Directive –
Output only the lines running from the line bearing "add('flip_cap', flipCap(), COLOURS.lime, 0.4);" through the line bearing "if empty is", character for character.

Collected material –

>>

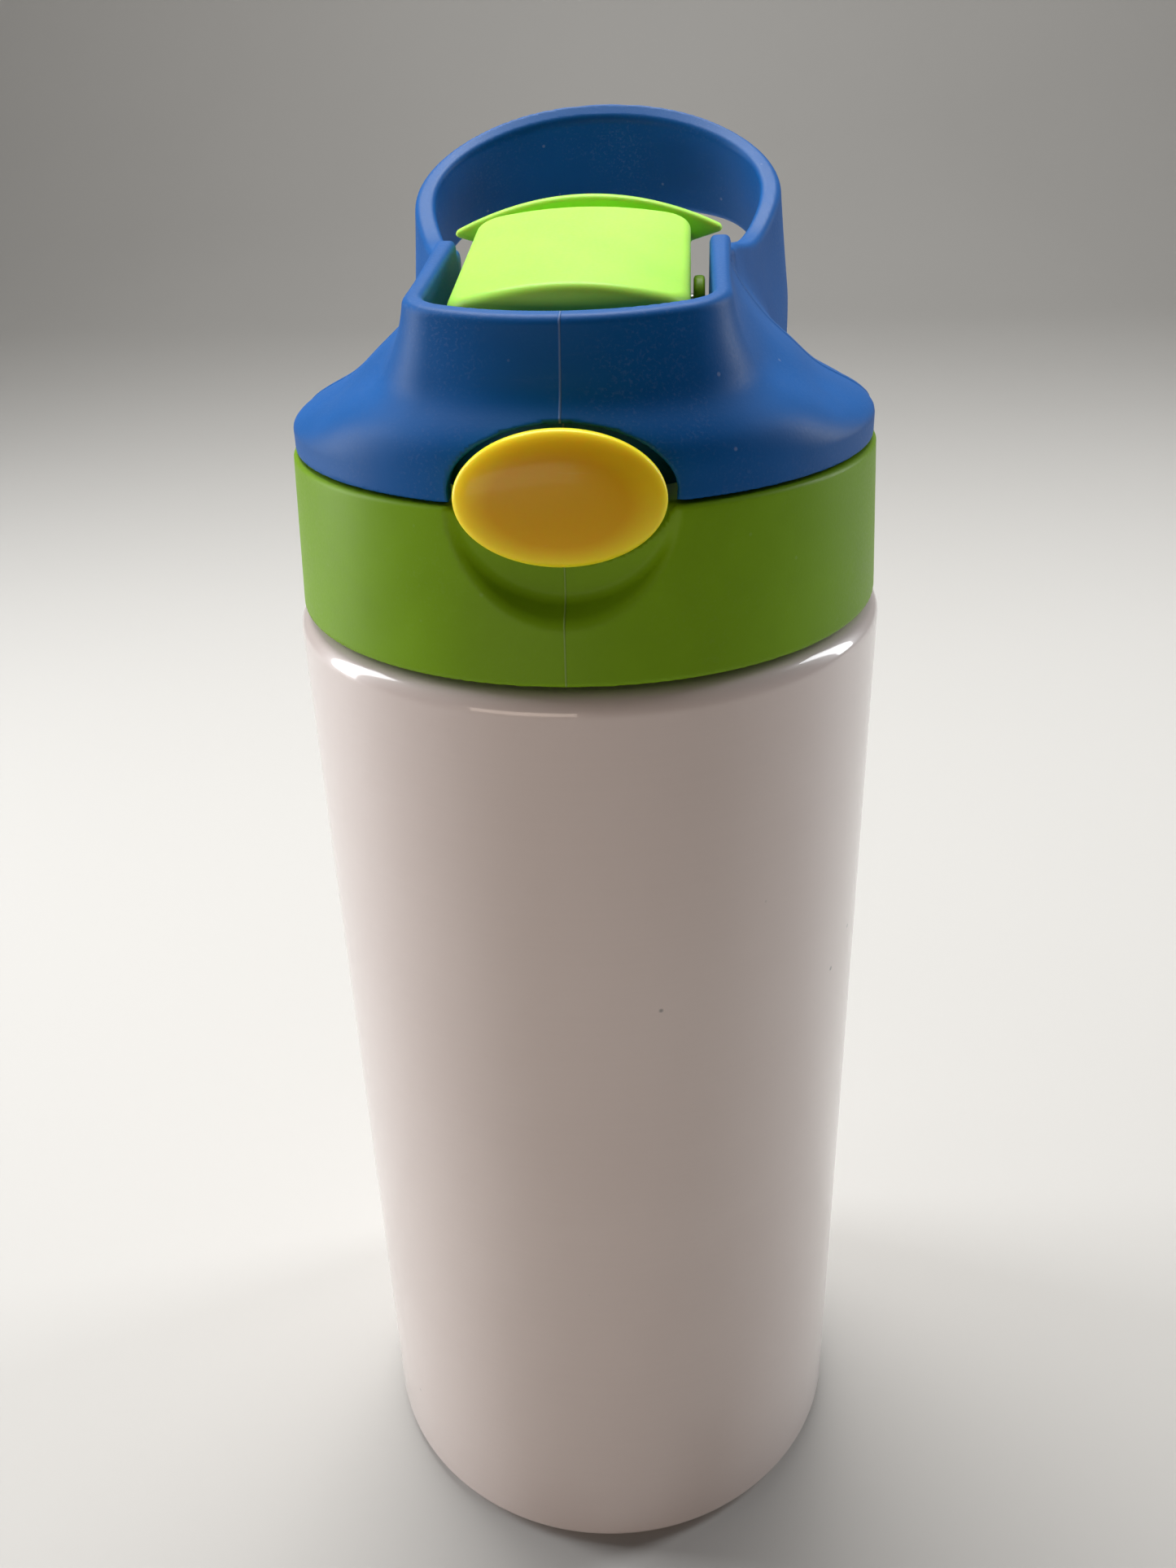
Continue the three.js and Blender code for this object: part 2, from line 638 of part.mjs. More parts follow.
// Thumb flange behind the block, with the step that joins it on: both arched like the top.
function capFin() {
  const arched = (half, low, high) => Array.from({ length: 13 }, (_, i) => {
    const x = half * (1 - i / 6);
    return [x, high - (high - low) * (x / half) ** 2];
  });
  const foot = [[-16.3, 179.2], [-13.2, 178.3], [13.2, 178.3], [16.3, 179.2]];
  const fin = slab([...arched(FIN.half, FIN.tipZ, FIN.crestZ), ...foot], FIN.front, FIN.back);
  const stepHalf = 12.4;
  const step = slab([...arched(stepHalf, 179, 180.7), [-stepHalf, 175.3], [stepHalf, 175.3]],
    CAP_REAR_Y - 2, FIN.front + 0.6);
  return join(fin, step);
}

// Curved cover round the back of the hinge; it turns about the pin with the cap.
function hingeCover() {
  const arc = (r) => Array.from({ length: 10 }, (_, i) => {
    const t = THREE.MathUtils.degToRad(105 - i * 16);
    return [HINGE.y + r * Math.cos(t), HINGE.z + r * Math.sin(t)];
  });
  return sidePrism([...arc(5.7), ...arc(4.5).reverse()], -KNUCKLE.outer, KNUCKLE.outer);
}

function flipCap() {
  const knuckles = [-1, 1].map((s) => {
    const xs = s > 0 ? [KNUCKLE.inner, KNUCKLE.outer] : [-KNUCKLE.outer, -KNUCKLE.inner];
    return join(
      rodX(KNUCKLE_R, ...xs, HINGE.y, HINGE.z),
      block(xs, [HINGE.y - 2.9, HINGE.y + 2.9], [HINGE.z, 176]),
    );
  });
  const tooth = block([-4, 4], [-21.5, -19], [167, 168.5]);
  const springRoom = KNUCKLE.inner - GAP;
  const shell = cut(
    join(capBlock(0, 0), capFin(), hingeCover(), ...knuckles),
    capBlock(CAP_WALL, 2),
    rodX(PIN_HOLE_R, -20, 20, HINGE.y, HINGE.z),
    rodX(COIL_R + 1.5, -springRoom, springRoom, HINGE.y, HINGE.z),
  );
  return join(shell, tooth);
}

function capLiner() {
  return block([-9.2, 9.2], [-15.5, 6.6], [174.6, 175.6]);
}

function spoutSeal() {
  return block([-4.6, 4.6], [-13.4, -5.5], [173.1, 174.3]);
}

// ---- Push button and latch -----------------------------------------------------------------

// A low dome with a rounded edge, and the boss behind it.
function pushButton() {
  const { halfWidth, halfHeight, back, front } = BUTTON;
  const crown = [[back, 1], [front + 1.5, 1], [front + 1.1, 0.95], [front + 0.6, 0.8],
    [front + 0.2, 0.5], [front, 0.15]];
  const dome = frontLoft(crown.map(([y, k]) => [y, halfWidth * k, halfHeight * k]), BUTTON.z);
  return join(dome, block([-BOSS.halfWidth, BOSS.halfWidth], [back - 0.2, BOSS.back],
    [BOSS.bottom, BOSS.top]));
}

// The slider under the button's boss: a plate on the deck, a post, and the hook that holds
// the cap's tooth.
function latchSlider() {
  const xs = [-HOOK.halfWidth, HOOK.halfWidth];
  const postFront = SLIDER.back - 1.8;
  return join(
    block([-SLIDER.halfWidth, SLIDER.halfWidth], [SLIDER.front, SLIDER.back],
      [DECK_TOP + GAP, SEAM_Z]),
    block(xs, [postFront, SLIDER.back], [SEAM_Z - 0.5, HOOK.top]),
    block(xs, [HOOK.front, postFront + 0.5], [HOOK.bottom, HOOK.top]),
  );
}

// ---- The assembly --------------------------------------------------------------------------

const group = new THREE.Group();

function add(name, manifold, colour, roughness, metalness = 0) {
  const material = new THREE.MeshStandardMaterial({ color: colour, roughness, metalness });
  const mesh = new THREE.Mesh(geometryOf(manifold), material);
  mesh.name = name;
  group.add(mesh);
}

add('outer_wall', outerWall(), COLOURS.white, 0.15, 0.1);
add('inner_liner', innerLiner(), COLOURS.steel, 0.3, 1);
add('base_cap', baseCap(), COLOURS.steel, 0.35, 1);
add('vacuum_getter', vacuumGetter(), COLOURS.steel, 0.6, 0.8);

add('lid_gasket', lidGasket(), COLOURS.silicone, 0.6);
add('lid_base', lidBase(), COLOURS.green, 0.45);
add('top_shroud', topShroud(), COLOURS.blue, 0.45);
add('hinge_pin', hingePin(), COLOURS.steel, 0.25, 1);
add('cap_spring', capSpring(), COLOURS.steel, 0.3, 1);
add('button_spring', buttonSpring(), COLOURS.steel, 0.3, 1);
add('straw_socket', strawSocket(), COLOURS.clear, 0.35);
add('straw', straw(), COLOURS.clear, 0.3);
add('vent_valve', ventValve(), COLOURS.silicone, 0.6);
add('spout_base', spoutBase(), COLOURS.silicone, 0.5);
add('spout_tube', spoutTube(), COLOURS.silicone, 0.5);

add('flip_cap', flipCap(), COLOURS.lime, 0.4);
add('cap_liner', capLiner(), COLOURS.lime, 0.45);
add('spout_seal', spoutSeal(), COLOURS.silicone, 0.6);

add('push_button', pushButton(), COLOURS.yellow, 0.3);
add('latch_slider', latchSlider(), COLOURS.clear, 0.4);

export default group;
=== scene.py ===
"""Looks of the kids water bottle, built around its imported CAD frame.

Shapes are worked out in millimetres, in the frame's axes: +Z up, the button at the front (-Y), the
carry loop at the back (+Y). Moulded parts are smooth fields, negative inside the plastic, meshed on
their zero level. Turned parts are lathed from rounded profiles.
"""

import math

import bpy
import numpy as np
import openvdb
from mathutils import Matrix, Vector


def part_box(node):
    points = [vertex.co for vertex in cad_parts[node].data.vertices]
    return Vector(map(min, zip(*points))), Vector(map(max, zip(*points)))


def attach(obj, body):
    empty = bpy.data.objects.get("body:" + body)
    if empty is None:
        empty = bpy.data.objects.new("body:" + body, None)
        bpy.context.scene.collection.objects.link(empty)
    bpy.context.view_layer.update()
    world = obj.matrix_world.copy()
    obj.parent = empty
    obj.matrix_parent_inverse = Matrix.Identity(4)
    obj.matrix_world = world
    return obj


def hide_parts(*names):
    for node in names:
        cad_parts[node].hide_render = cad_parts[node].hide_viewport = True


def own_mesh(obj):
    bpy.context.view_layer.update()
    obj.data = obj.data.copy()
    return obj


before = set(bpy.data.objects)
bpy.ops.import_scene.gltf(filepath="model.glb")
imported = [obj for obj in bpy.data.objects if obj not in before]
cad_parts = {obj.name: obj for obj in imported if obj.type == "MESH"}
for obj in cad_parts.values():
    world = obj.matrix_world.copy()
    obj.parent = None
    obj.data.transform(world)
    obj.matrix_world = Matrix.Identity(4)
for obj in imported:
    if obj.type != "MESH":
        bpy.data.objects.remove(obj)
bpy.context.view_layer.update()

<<

Solution –
add('flip_cap', flipCap(), COLOURS.lime, 0.4);
add('cap_liner', capLiner(), COLOURS.lime, 0.45);
add('spout_seal', spoutSeal(), COLOURS.silicone, 0.6);

add('push_button', pushButton(), COLOURS.yellow, 0.3);
add('latch_slider', latchSlider(), COLOURS.clear, 0.4);

export default group;
=== scene.py ===
"""Looks of the kids water bottle, built around its imported CAD frame.

Shapes are worked out in millimetres, in the frame's axes: +Z up, the button at the front (-Y), the
carry loop at the back (+Y). Moulded parts are smooth fields, negative inside the plastic, meshed on
their zero level. Turned parts are lathed from rounded profiles.
"""

import math

import bpy
import numpy as np
import openvdb
from mathutils import Matrix, Vector


def part_box(node):
    points = [vertex.co for vertex in cad_parts[node].data.vertices]
    return Vector(map(min, zip(*points))), Vector(map(max, zip(*points)))


def attach(obj, body):
    empty = bpy.data.objects.get("body:" + body)
    if empty is None:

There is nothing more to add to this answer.